A mechanism to obtain the data once, and then process aggregate functions in any manner in memory is more desirable in this case.

Fully Dressed Use Case

Primary Actor: Statistical Analyzer

Stakeholders and Interests:

  • Statistical Analyzer: Wants aggregate operations performed on a list of values, without going to a database, or going back to a database from which the list of values came.

Preconditions: A statistical analyzer has a List of values to analyze with one or more aggregate operations. Built-in operations include, but are not limited to, standard aggregate operations such as average, count, max, min, and sum.

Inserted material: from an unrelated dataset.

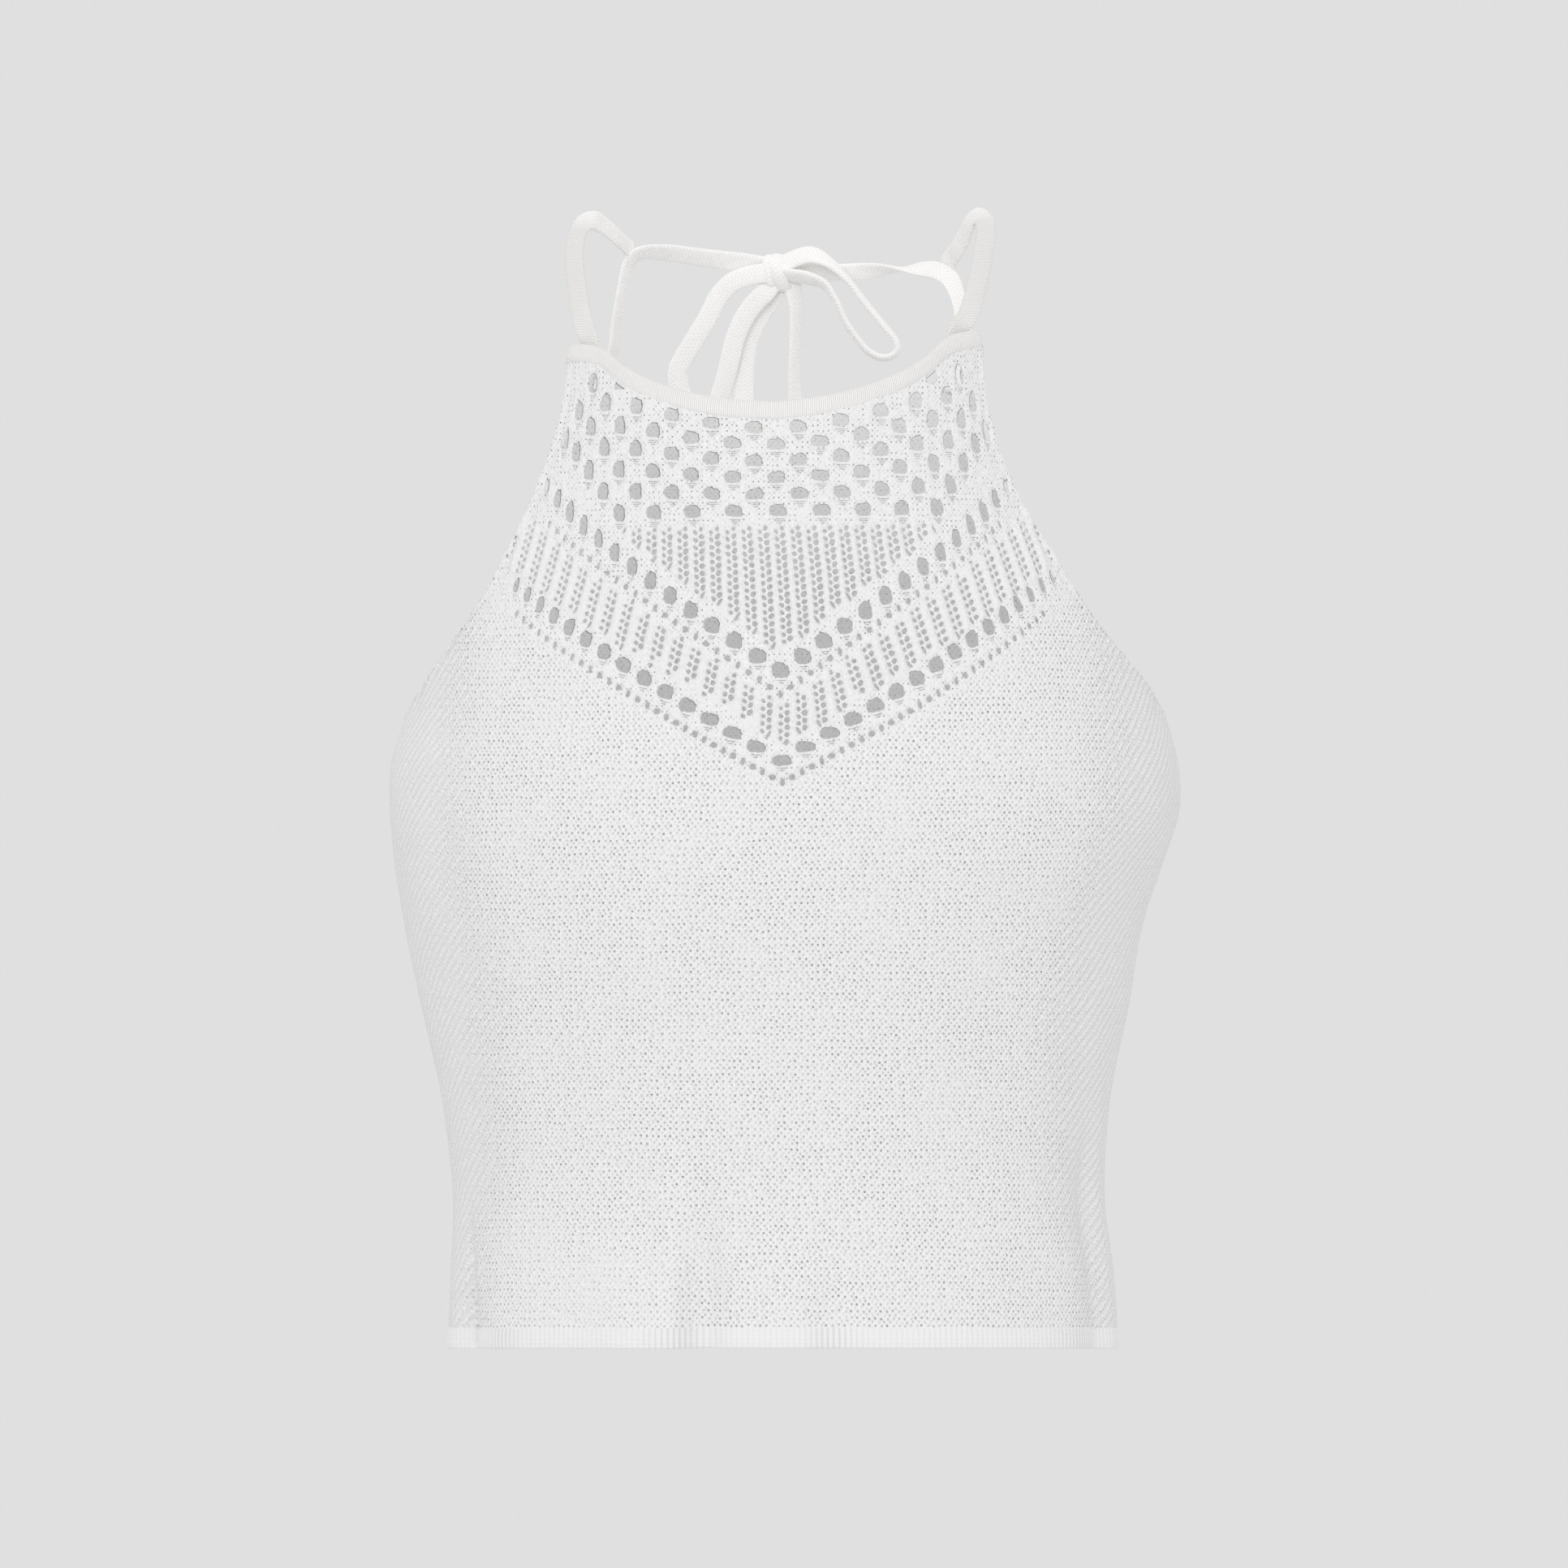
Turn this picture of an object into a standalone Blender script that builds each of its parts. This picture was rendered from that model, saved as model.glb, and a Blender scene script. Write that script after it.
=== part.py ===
# A knitted halter crop top, filled out as if worn, with an openwork yoke, a smooth neck
# binding, two shoulder straps and a bow tied at the nape.  Blender 4.5.
#
# The front faces -Y and +Z is up.  The origin lies midway between the tops of the two
# shoulder straps, which is where the wearer holds the garment up.  Sizes are given in
# millimetres and become metres where the meshes are made.
#
# Every panel is a wall on one form.  The form is a stack of level rings: a point on a ring
# is given by its side (front or back) and by its angle, which runs from -90 degrees at the
# left side seam through 0 at the centre to +90 degrees at the right side seam.

import bpy
import numpy as np

# ---- driving dimensions, mm ----
CLOTH_THICKNESS = 1.6        # knitted wall
SEAM_GAP = 0.3               # space left between two sewn pieces
UNDERARM_HEIGHT = -191.0     # the tube is closed below this, open at the sides above it
SIDE_SEAM_ANGLE = 89.9       # degrees; leaves the seam gap between front and back

HEM_AT_SIDES = -432.6
HEM_FRONT_RISE = 5.0         # the hem is this much higher at the centre front
HEM_BACK_RISE = 1.0
RIB_HEIGHT = 7.4

NECK_CENTRE = -74.4          # top of the binding at the centre front
NECK_RISE = 25.6             # the neckline's corners are this much higher
NECK_TILT = 2.6              # right corner up, left corner down
BINDING_HEIGHT = 7.0
BINDING_DEPTH = 3.6
BINDING_PROUD = 1.0          # how far the binding stands out of the panel's face

BACK_NECK_CENTRE = -74.0
BACK_NECK_RISE = 18.0

TAPE_WIDTH = 7.8
TAPE_THICKNESS = 1.3
TAPE_STEP = 3.4              # distance between two sections of a tape

KNOT_CENTRE = (-2.7, 62.5, -19.8)
KNOT_HALF_SIZES = (3.9, 4.6, 7.1)

# ---- grids ----
FRONT_COLUMNS = 37
BACK_COLUMNS = 29
BODY_ROWS = 10
YOKE_ROWS = 10
YOKE_CROWDING = 1.6          # brings the yoke's rows closer together at the underarm
BINDING_STATIONS = 27
BINDING_SIDES = 8
KNOT_SIDES = 10
KNOT_RINGS = 7
NUDGE = 0.05                 # degrees or mm either way when a direction is measured
CREASE_ANGLE = 50            # degrees; sharper edges are shaded as edges

# Level rings of the form.
RING_COLUMNS = ("height", "lean", "half_width", "middle", "front_depth", "back_depth")
RINGS = (
    (-40, -3.0, 90.5, 13, 80, 42),       # collarbones
    (-75, -3.2, 99.0, 13, 86, 48),
    (-105, -3.0, 111.0, 12, 94, 58),
    (-135, -1.5, 124.5, 8, 99, 71),
    (-163, -0.6, 137.5, 4, 103, 84),
    (-191, 0.6, 144.3, 1, 107, 92),      # underarm
    (-209, 0.2, 149.5, 0, 110, 95),
    (-228, 0.1, 150.3, 0, 111, 96),      # bust
    (-246, -1.9, 146.6, 0, 110, 95),
    (-265, -3.8, 141.8, 0, 107, 92),
    (-302, -3.6, 134.7, 0, 99, 86),
    (-340, -3.1, 127.0, 0, 93, 81),
    (-376, -2.0, 124.2, 0, 90, 79),      # waist
    (-404, -0.9, 126.4, 0, 91, 82),
    (-433, -0.5, 127.4, 0, 92, 86),      # hem
)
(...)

Success guarantee: The aggregation engine generates correct values for each desired aggregate operation, or it throws a RuntimeException that indicates why an operation could not be performed.

Main Success Scenario:

  1. A statistical analyzer has obtained a list of objects that contain one or more sets of values, and knows which aggregate operations are to be performed.
  2. The analyzer sends the list of objects, a list of "group-by" properties, and a list of aggregate operations on specific properties to the jAgg API.
  3. The jAgg API creates a shallow copy of the list of objects and sorts the list.
  4. The API iterates through the sorted list, creating and using Aggregators to obtain aggregate values.
  5. The API wraps the "group-by" values and the aggregate values in a List of AggregateValues and returns that list to the analyzer.

Alternative Flows:

4a. A specified "group-by" or aggregation property name is invalid, a specified property is inappropriate for a performed aggregation, or an Exception is generated by an Aggregator. No non-null values does not represent an alternative flow.

  1. The aggregator engine throws a RuntimeException to indicate that an error has occurred during the aggregation process, encapsulating any internally thrown Exception as its cause.

Technology and Data Variations List:

2a. The statistical analyzer may indicate that the aggregations engine should use one or more custom Aggregator objects to generate custom aggregate values.